Rigel and Betelgeuse are two of the most luminous stars in the night sky, anchoring the constellation Orion. These stellar giants appear dramatically different: Rigel shines with a brilliant blue-white light while Betelgeuse glows with a distinct reddish-orange hue. This stark visual contrast is not an atmospheric effect, but a direct result of fundamental physical differences between the two stars. The light we perceive indicates the stars’ current physical states and their distinct evolutionary paths.
Stellar Color is Determined by Temperature
The color a star exhibits is a precise indicator of its surface temperature, a relationship governed by the physics of light emission. Stars approximate a blackbody, an object that absorbs and re-emits electromagnetic radiation based solely on its temperature. As an object heats up, the peak wavelength of the light it emits shifts toward the shorter, higher-energy end of the spectrum. This is the same principle seen when metal is heated: it first glows red, then orange, and eventually turns blindingly blue-white at its hottest.
Stars follow this pattern, with surface temperatures determining the dominant color of the light they radiate. Very hot stars emit the majority of their energy at shorter wavelengths, corresponding to the blue and ultraviolet spectrum. Stars with surface temperatures exceeding 10,000 Kelvin appear blue or blue-white. Cooler stars radiate most strongly at longer wavelengths, falling into the red and infrared spectrum, displaying a distinct red or reddish-orange coloration if their surface temperature is around 3,500 Kelvin or less.
Rigel and Betelgeuse: Applying the Temperature Rule
The color difference between Rigel and Betelgeuse is a direct consequence of their vastly different surface temperatures. Rigel, classified as a Blue Supergiant, is exceptionally hot, with a surface temperature of approximately 12,100 Kelvin. This extreme heat causes its light output to peak strongly in shorter wavelengths, resulting in its brilliant blue-white appearance.
Betelgeuse, known as a Red Supergiant, possesses a much lower surface temperature, hovering at about 3,500 Kelvin. This comparatively low temperature means the star’s peak light emission falls toward the longer, red end of the visible spectrum. The resulting reddish-orange glow is the signature of a much cooler surface, even though Betelgeuse is physically immense in size.
Why Their Temperatures Diverge: Stages of Stellar Life
The reason for the temperature and color divergence lies in the stars’ differing stages of stellar evolution, despite both beginning as massive stars. Betelgeuse has progressed significantly through its life cycle, having exhausted the hydrogen fuel in its core. Without the outward pressure from core hydrogen fusion, gravity caused the core to contract and heat up, igniting hydrogen burning in a shell surrounding the core.

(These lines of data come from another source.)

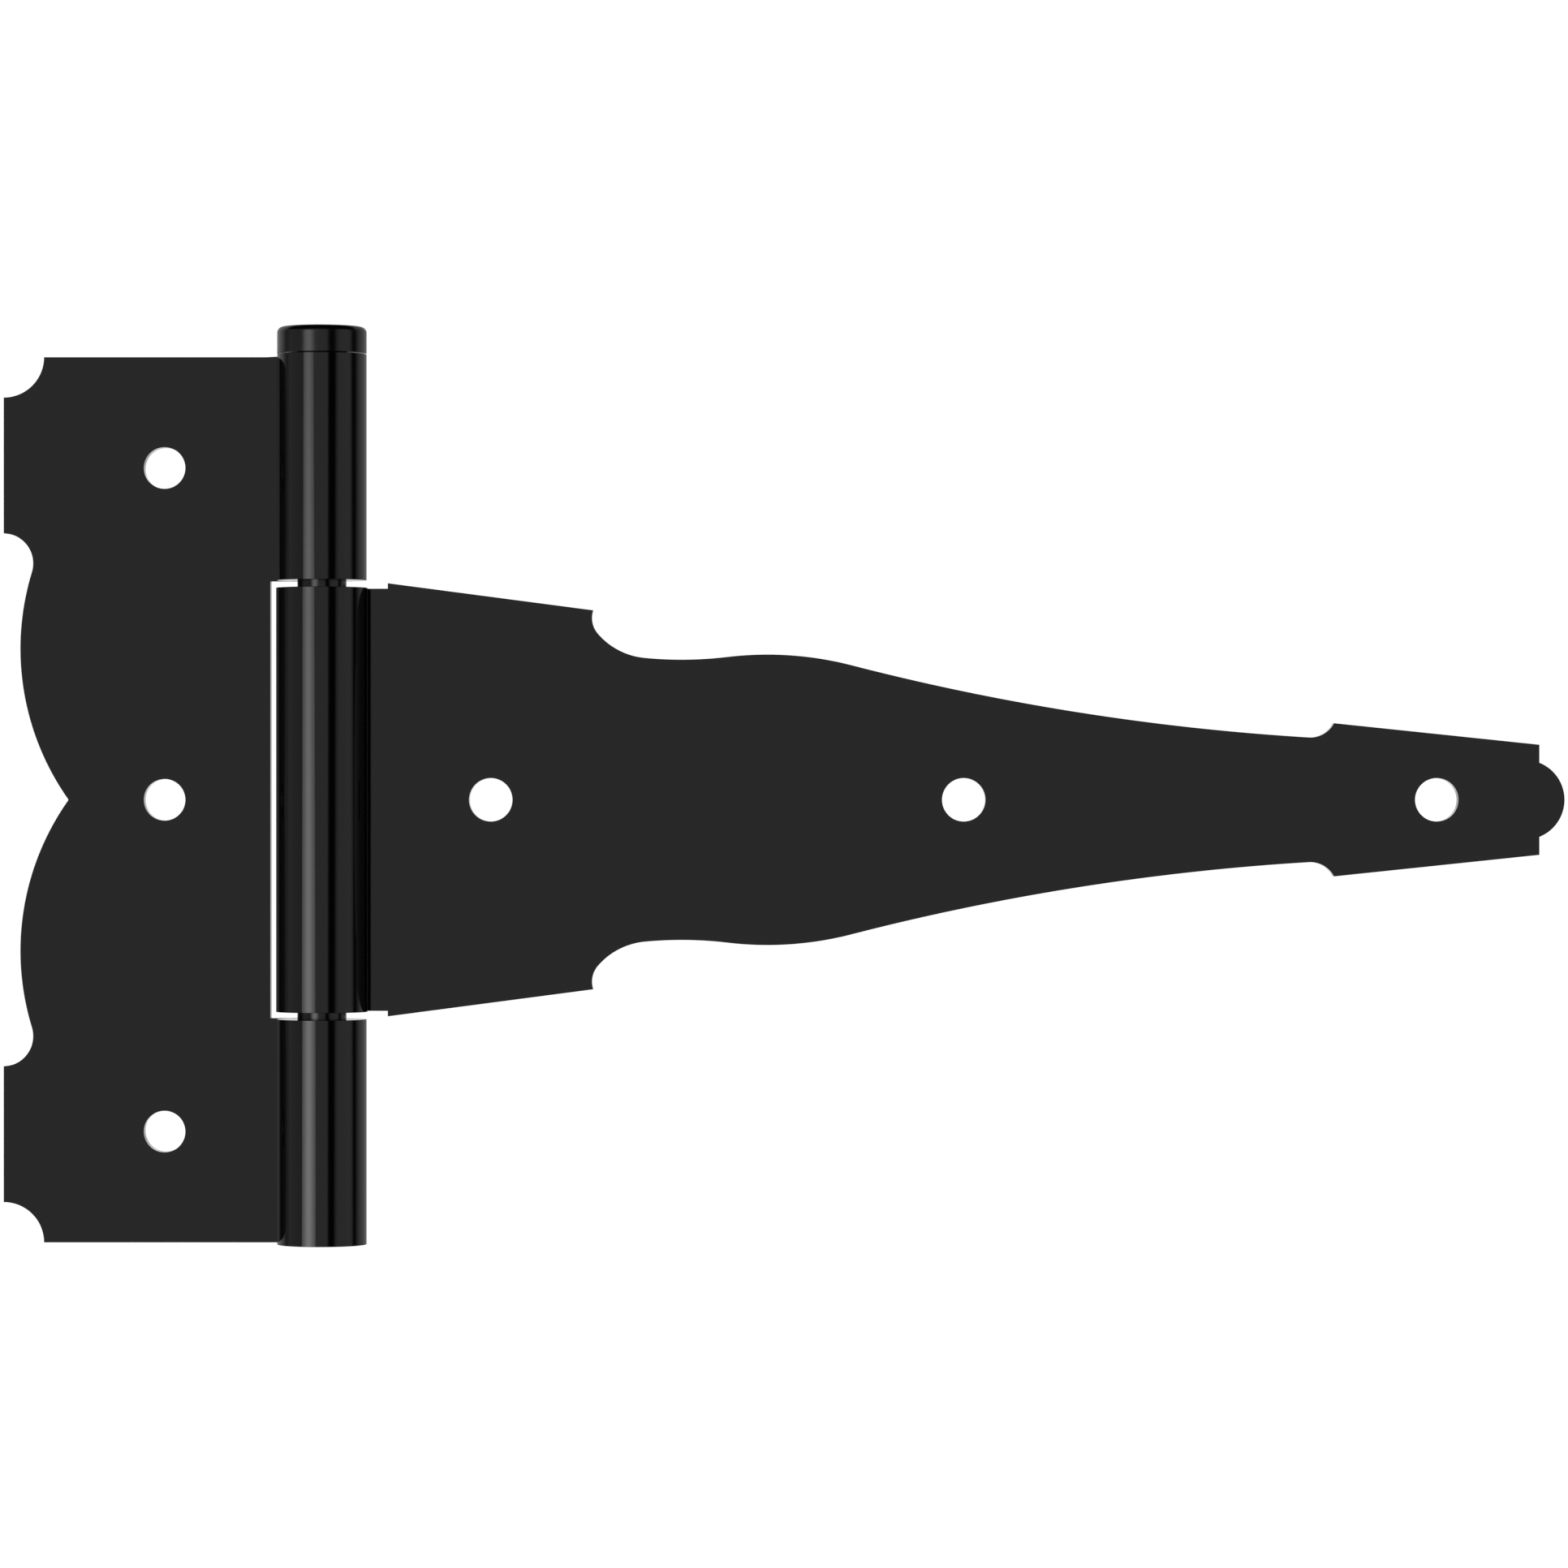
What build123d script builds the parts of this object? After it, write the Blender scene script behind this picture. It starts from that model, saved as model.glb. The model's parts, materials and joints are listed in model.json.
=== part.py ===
from build123d import *
from math import acos, atan, cos, hypot, pi, sin
import os

# A heavy strap T hinge: an upright jamb leaf with two rolled knuckles, a long
# tapered strap leaf with one rolled knuckle between them, and a capped pin.
#
# Frame, in millimetres: the origin is the centre of the jamb leaf's middle
# screw hole, on the plane that both leaves are screwed down on. +X runs along
# the strap to its tip, +Z runs up the pin, and -Y is the face side, where the
# barrel stands proud. The mounting plane is Y = 0.

# ----------------------------------------------------------------- the pin
pin_x = 26.10  # screw line of the jamb leaf to the pin axis
pin_depth = 8.0  # mounting plane to the pin axis
pin_diameter = 8.0
pin_end_recess = 0.3  # the lower end sits just inside the bottom knuckle
pin_end_chamfer = 0.6
cap_diameter = 14.6
cap_height = 4.37
cap_gap = 0.15  # cap to the top knuckle
cap_top_round = 1.0
cap_under_round = 0.05

# ----------------------------------------------------------------- jamb leaf
jamb_thickness = 3.3
jamb_bore = pin_diameter  # pressed on to the pin
jamb_half_height = 72.5
jamb_edge_x = -52.45  # outer edge, from the pin axis
jamb_knuckle_rise = 0.1  # the top knuckle stands this much above the plate's edge
jamb_rise_start_x, jamb_rise_end_x = -9.4, -7.4  # the edge climbs between these
jamb_knuckle_top = jamb_half_height + jamb_knuckle_rise
jamb_corner_scoop = 6.6  # radius of the quarter-circle bites at the corners
jamb_screw_diameter = 6.8
jamb_screw_pitch = 54.35
jamb_notch_half_height = 35.78  # opening for the strap's knuckle
jamb_notch_x = -8.75  # inner end of that opening, from the pin axis
jamb_notch_width = 20.0  # runs out past the barrel

# Scalloped outer edge of the upper half, from the top down to mid-height.
# Each row is (arc centre, end point), from the pin axis; None is a straight line.
JAMB_SCALLOPS = [
    (None, (jamb_edge_x, 43.65)),
    ((-52.57, 38.72), (-47.85, 37.27)),  # small hollow
    ((-6.94, 24.74), (-41.84, 0.0)),  # long round lobe, down to a cusp
]

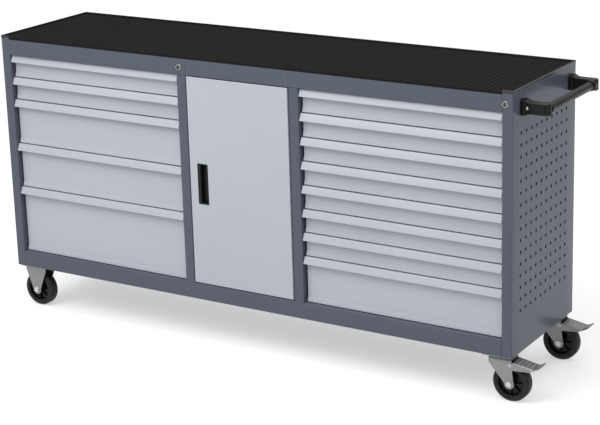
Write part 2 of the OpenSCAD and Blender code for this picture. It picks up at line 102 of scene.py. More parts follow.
AXIS_ORDER = {"x": (1, 2, 0), "y": (0, 2, 1), "z": (0, 1, 2)}


def carried(path, axis, stations):
    """A flat path carried along an axis: a grid whose rows are the path's points and whose columns are the
    stations. The path's two numbers are y and z along x, x and z along y, and x and y along z."""
    first, second, third = AXIS_ORDER[axis]
    stations = np.asarray(stations, float)
    points = np.empty((len(path), len(stations), 3))
    points[..., first] = path[:, None, 0]
    points[..., second] = path[:, None, 1]
    points[..., third] = stations[::-1] if axis == "y" else stations
    return points


def quads(points, round_u=False, round_v=False, keep=None):
    """The four-sided faces between neighbours in a grid of points. A round direction joins its last row to
    its first, and keep is False for the faces that are cut out."""
    rows, columns = points.shape[:2]
    u, v = np.meshgrid(np.arange(rows - (not round_u)), np.arange(columns - (not round_v)), indexing="ij")
    next_u, next_v = (u + 1) % rows, (v + 1) % columns
    faces = np.stack([u * columns + v, next_u * columns + v,
                      next_u * columns + next_v, u * columns + next_v], -1)
    return faces[keep] if keep is not None else faces.reshape(-1, 4)


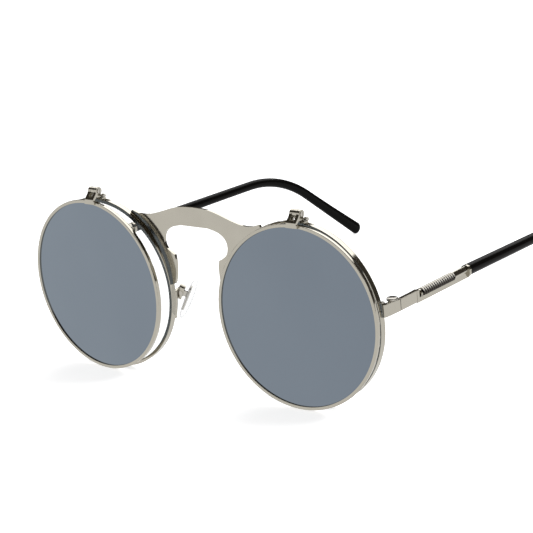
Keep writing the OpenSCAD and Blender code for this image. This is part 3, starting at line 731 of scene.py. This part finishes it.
def upright_card(name, finish, distance, low, high, from_angle, to_angle):
    """A curved upright card. Its angles are in degrees round from +X."""
    shape = bmesh.new()
    start = Vector((cos(radians(from_angle)), sin(radians(from_angle)), 0)) * distance
    a, b = (shape.verts.new(start + Vector((0, 0, z))) for z in (low, high))
    edge = shape.edges.new((a, b))
    bmesh.ops.spin(
        shape, geom=[a, b, edge], cent=(0, 0, 0), axis=(0, 0, 1), dvec=(0, 0, 0),
        angle=radians(to_angle - from_angle), steps=24, use_merge=False,
    )
    mesh = bpy.data.meshes.new(name)
    shape.to_mesh(mesh)
    shape.free()
    mesh.materials.append(finish.material)
    card = bpy.data.objects.new(name, mesh)
    bpy.context.scene.collection.objects.link(card)
    for ray in ("camera", "diffuse", "shadow", "transmission", "volume_scatter"):
        setattr(card, f"visible_{ray}", False)

card_distance, panel_distance = 0.9, 1.0
for name, from_angle, to_angle, top in (
    ("card_right", -20, 30, 0.35), ("card_back_right", 36, 74, 0.90), ("card_back", 74, 108, 0.46),
    ("card_back_left", 108, 127, 0.44), ("card_left", 127, 165, 0.42),
):
    upright_card(name, card_finish, card_distance, 0.0, top, from_angle, to_angle)
upright_card("card_above_front", card_finish, card_distance, 0.45, 1.8, 185, 335)
upright_card("bright_panel", panel_finish, panel_distance, 0.2, 2.2, 60, 165)
print("six cards and a panel stand", card_distance, "to", panel_distance, "m from the middle")

# %% [markdown]
# Three large soft lamps light the object: one above and to the left, one on the right,
# and one behind. A lamp would shine in reflections right through the cards, so the lamps
# are left out there, and the panel and the white room stand in for them.

# %% Hang the lamps
def soft_lamp(name, place, size, power):
    """An area lamp that aims at the middle of the table."""
    data = bpy.data.lights.new(name, "AREA")
    data.shape, data.size, data.size_y, data.energy = "RECTANGLE", *size, power
    lamp = bpy.data.objects.new(name, data)
    bpy.context.scene.collection.objects.link(lamp)
    lamp.visible_glossy = False
    aimed = (-Vector(place)).to_track_quat("-Z", "Y").to_matrix().to_4x4()
    lamp.matrix_world = Matrix.Translation(place) @ aimed

soft_lamp("key_lamp", (-0.35, -0.3, 0.9), (0.7, 0.7), 1.5)
soft_lamp("right_lamp", (0.9, 0.5, 0.8), (0.35, 0.35), 7)
soft_lamp("back_lamp", (-0.13, 0.63, 0.77), (1.2, 1.1), 9)
print("three lamps hang")

# %% [markdown]
# At last the view is set to Standard, so that colours come out as they are rendered.

# %% Keep the rendered colours
bpy.context.scene.view_settings.view_transform = "Standard"
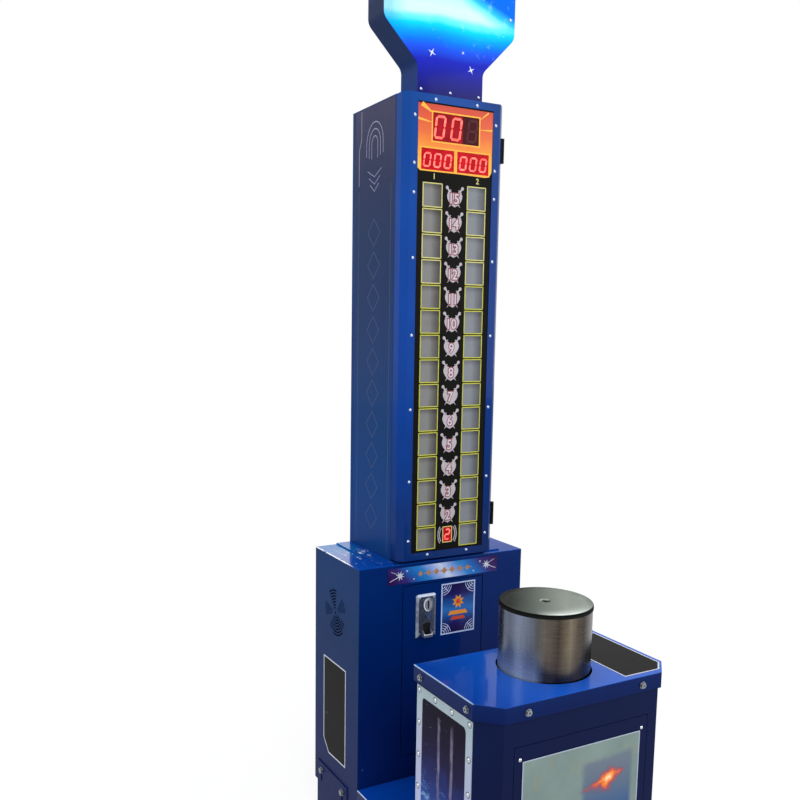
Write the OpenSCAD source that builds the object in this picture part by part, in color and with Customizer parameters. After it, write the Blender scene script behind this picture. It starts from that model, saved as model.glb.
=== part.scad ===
// Strength tester machine. A low steel chassis carries a cabinet with a tall score
// tower and a light box header, and in front of it a pedestal with a sprung target.
// Millimetres. X runs left to right, +Y to the back, +Z up, and Z = 0 is the floor.

/* [Chassis and deck] */
// Height of the chassis above the floor, set by the levelling feet
foot_h = 20; // [12:1:40]
// Width of the chassis tube
rail_w = 40; // [30:1:60]
// Height of the chassis tube
rail_h = 80; // [60:1:100]
// Wall of the chassis tube
rail_wall = 3; // [2:0.5:5]
// How far the chassis ends in front of the cabinet's back
rear_step = 27; // [5:1:60]
// Height of the deck box on the chassis
deck_h = 97; // [60:1:140]
// Sheet of the deck box
deck_t = 3; // [2:0.5:5]
// Open deck between the cabinet and the pedestal
gap_d = 325; // [300:5:420]
// Radius of a foot's pad
pad_r = 25; // [18:1:32]

/* [Cabinet] */
// Width of the cabinet and of the pedestal
cab_w = 560; // [520:1:640]
// Depth of the cabinet
cab_d = 295; // [270:1:360]
// Height of the cabinet's shell
cab_h = 750; // [700:1:820]
// Sheet steel of cabinet, tower, header and pedestal
sheet = 2; // [1.5:0.1:3]
// Width of the coin door
door_w = 274; // [240:1:290]
// Height of the coin door
door_h = 515; // [420:1:520]
// From the cabinet's top down to the coin door
door_drop = 67; // [65:1:90]
// Gap around the coin door
door_gap = 2.5; // [2.3:0.1:4]
// Depth of the coin door's turned edges
door_lip = 15; // [10:1:18]
// Width of the sign plate
sign_w = 378; // [300:1:420]
// Height of the sign plate
sign_h = 47; // [30:1:48]
// From the cabinet's top down to the sign plate
sign_drop = 10; // [6:1:14]

/* [Coin unit] */
// Width of the coin unit's face plate
coin_w = 67; // [60:1:74]
// Height of the coin unit's face plate
coin_h = 129; // [124:1:140]
// Middle of the coin unit, left of the door's middle
coin_x = 61; // [50:1:70]
// From the top of the door down to the face plate
coin_drop = 30; // [24:1:60]
// Radius of the reject button
button_r = 8; // [6:0.5:9]
// Travel of the reject button
button_travel = 4; // [2:0.5:6]

/* [Tower] */
// Width of the tower
tower_w = 326; // [310:1:340]
// Height of the tower above its mounting plate
tower_h = 1291; // [1270:1:1400]
// Thickness of the tower's mounting plate
mount_t = 4; // [3:0.5:8]
// How far the door stands in front of the cabinet
door_proud = 14; // [2:1:20]
// Depth of the tower's door
tower_door_d = 47; // [40:1:52]
// Bevel of the door's front corners
tower_bevel = 18; // [10:1:20]
// Width of the window in the tower's door
glass_w = 244; // [240:1:252]
// From the tower's foot up to the window
glass_low = 28; // [26:1:32]
// From the tower's top down to the window
glass_drop = 22; // [20:1:30]
// Number of score rows
row_n = 15; // [8:1:15]
// Middle of the lowest row above the tower's foot
row_first = 67; // [66:1:72]
// Middle of a lamp column from the tower's middle
column_x = 72; // [68:1:76]
// Width of a lamp window
pane_w = 58; // [50:1:66]
// Gap between two lamp windows of a column
pane_gap = 5; // [3:1:16]

/* [Header] */
// Width of the header's neck
neck_w = 212; // [180:1:260]
// Height of the neck's straight part
neck_h = 85; // [60:1:110]
// Width of the header
head_w = 422; // [380:1:480]
// Height of the header
head_h = 360; // [340:1:420]
// Depth of the header's case
head_d = 88; // [70:1:110]
// How far the case stands behind the cabinet's front
head_back = 24; // [22:1:60]

/* [Pedestal] */
// Depth of the pedestal
ped_d = 296; // [284:1:340]
// Height of the lid's top above the deck
ped_h = 494; // [470:1:560]
// Overhang of the lid
lid_over = 7; // [5:1:14]
// Depth of the lid's skirt
lid_skirt = 37; // [32:1:44]
// Bevel of the lid's front corners
lid_bevel = 52; // [40:1:56]
// Plate of the lid
lid_t = 3; // [2:0.5:5]
// Width of the front cover
cover_w = 402; // [360:1:420]
// Height of the front cover
cover_h = 360; // [320:1:380]

/* [Target] */
// Radius of the drum
drum_r = 114; // [105:1:116]
// Wall of the drum
drum_wall = 4; // [3:0.5:6]
// Height of the striking face above the lid
strike_h = 167; // [150:1:180]
// Thickness of the striking disc
disc_t = 5; // [4:1:12]
// Thickness of the rubber pad
pad_t = 6; // [5:1:12]
// Travel of the target
travel = 45; // [30:1:50]
// Radius of the plunger
plunger_r = 20; // [16:1:22]
// Radial clearance of the plunger in its bushes
plunger_fit = 0.05; // [0.02:0.01:0.1]
// Gap around the drum in the lid
drum_gap = 4; // [3:1:8]
// How far the target stands behind the pedestal's middle
target_back = 8; // [0:1:10]
// Turns of the return spring
spring_turns = 10; // [7:1:12]

/* [Hidden] */
$fn = 48;
eps = 0.5;
seat = 0.3;

// Places along Y, with the machine centred on Y = 0
half_w = cab_w / 2;
total_d = cab_d + gap_d + ped_d + lid_over;
cab_back = total_d / 2;
cab_front = cab_back - cab_d;
ped_back = cab_front - gap_d;
ped_front = ped_back - ped_d;
frame_rear = cab_back - rear_step;
target_y = (ped_front + ped_back) / 2 + target_back;

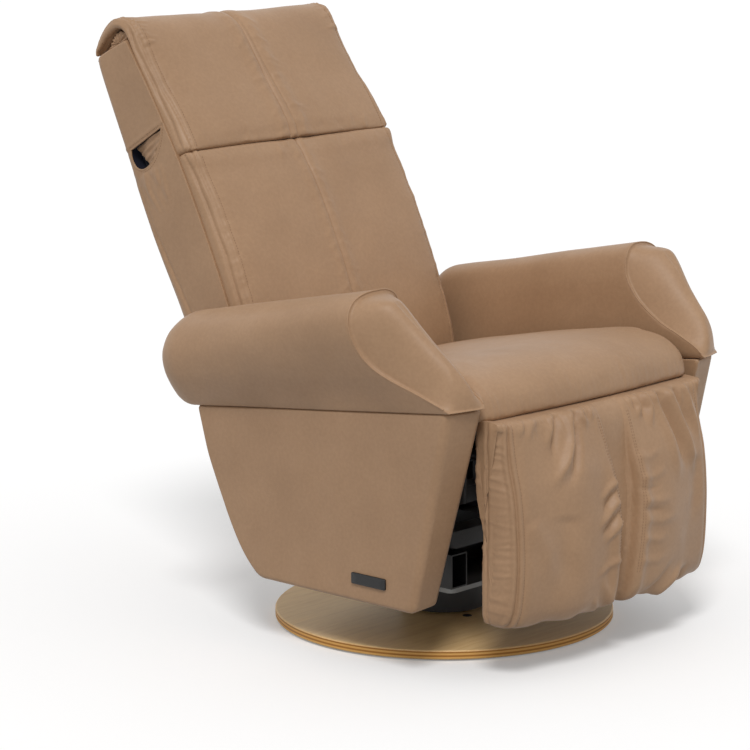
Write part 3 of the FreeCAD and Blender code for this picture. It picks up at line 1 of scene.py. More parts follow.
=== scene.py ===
import bpy
import json
import math
import numpy as np
from mathutils import Matrix, Vector
from mathutils.bvhtree import BVHTree


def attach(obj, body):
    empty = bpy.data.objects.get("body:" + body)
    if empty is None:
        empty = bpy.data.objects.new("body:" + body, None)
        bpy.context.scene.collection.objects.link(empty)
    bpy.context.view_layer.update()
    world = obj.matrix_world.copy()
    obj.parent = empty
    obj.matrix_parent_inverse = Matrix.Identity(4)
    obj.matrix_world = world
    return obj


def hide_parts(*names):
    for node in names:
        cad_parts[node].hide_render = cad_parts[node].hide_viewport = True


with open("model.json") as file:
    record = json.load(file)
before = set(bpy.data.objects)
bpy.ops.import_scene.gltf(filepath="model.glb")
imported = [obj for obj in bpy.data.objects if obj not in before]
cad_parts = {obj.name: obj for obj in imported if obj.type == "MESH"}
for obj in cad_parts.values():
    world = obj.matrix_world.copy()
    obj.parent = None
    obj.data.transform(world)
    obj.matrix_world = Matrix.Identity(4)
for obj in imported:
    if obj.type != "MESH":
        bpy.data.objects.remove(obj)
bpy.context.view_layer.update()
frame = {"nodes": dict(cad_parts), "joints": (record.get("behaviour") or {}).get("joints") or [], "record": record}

# Lengths below are in millimetres, and MM turns them into metres.
MM = 0.001

# Camera of the photograph
CAMERA_AZIMUTH = -47.09
CAMERA_ELEVATION = 11.0
CAMERA_ROLL = -0.3
CAMERA_PLACE = (-3862.0, -3425.2, 1436.7)
CAMERA_LENS = 144.0
CAMERA_SENSOR = 36.0

# Frames of the seat, the back and the leg rest: lean in degrees and origin in Y and Z
SEAT_LEAN = 11.0
SEAT_ORIGIN = (170.0, 366.0)
BACK_LEAN = 26.0

# Seat cushion, measured from its lower rear edge. A COUNT is a number of points along a section.
SEAT_HALF = 279.0
SEAT_LENGTH = 527.0
SEAT_BOW = 22.0
SEAT_HEIGHT = 77.0
SEAT_EDGE = 27.0
SEAT_LIP = 29.0
SEAT_LIP_REAR = 474.0
SEAT_COUNT = 170

# Back, measured up from its pivot and forward of it
BACK_HALF = 262.0
BACK_SEAM = 439.0
PAD_EDGE = 15.0
PAD_CROWN = 9.0
BACK_COUNT = 190
COVER_COUNT = 230

# Leg rest, measured forward of its pivot and up from it
LEG_HALF = 269.5
LEG_EDGE_FRONT = 44.0
LEG_EDGE_FOOT = 36.0
STRIP_TOP_HALF = 33.0
BAND_SEAM = 252.0

# Arms and side panels
PANEL_INNER = 290.0
PANEL_OUTER = 355.0
PANEL_ROUND = 13.0
ARM_WIDTH = 122.0
ARM_FOOT_REAR = 400.0
ARM_REAR = 304.0
ARM_APEX = -158.0
ARM_REAR_ROUND = 46.0

# Padding: the size of its mesh, its pressure as cloth and how many steps it is blown up for
VOXEL = 5.0
PAD_PRESSURE = 4.0
CLOTH_FRAMES = 20

# Band along both sides of the back's face and its stitches, band along the sides, strip between the head
# pad's centre seams, lining of the wrap, and cover
BAND_WIDTH = 13.0
BAND_STITCH = BAND_WIDTH + 11
SIDE_BAND = 19.0
STRIP_TOP = 4.0
STRIP_FOOT = 9.0
LINING_HALF = 250.0
COVER_HALF = 264.6
COVER_ROUND = 16.0
MOUTH_DEPTH = 24.0
SIDE_NAMES = {-1: "right", 1: "left"}

# More of the leg rest: its rear face, how far its sides wrap back, and their seam
LEG_REAR = -20.0
LEG_WRAP = 11.0
LEG_SIDE_SEAM = 8.0
BAND_STITCHES = 9.5
FOLD_DEPTH = 1.3

# More of the arms
ARM_COUNT = 240
FACE_RINGS = 40
FACE_PASSES = 90
FACE_SPREAD = 0.2
RIM_PASSES = 40
WELT_RADIUS = 1.5
WELT_LIFT = 0.3
LIP_RADIUS = 1.7
ARM_REAR_SHRINK = 0.36
ARM_FILLET = 6.0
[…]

This shell burning generated immense energy, causing the star’s outer layers to swell dramatically, sometimes reaching a diameter hundreds of times larger than the Sun. This massive expansion spreads the star’s total energy output over an enormous surface area, leading to a drop in surface temperature and the resulting red color. Betelgeuse is currently burning heavier elements like helium and carbon, placing it in the final phase before it is expected to explode as a supernova.
Rigel is at an earlier evolutionary stage than Betelgeuse. It has exhausted the hydrogen in its core and is likely fusing helium into carbon, making it a Blue Supergiant. Rigel’s outer envelope has not yet expanded to the immense size of Betelgeuse, allowing it to maintain an extremely high surface temperature. This hotter, blue phase is the evolutionary step massive stars experience before they swell into the cooler, red supergiant phase that Betelgeuse has already entered.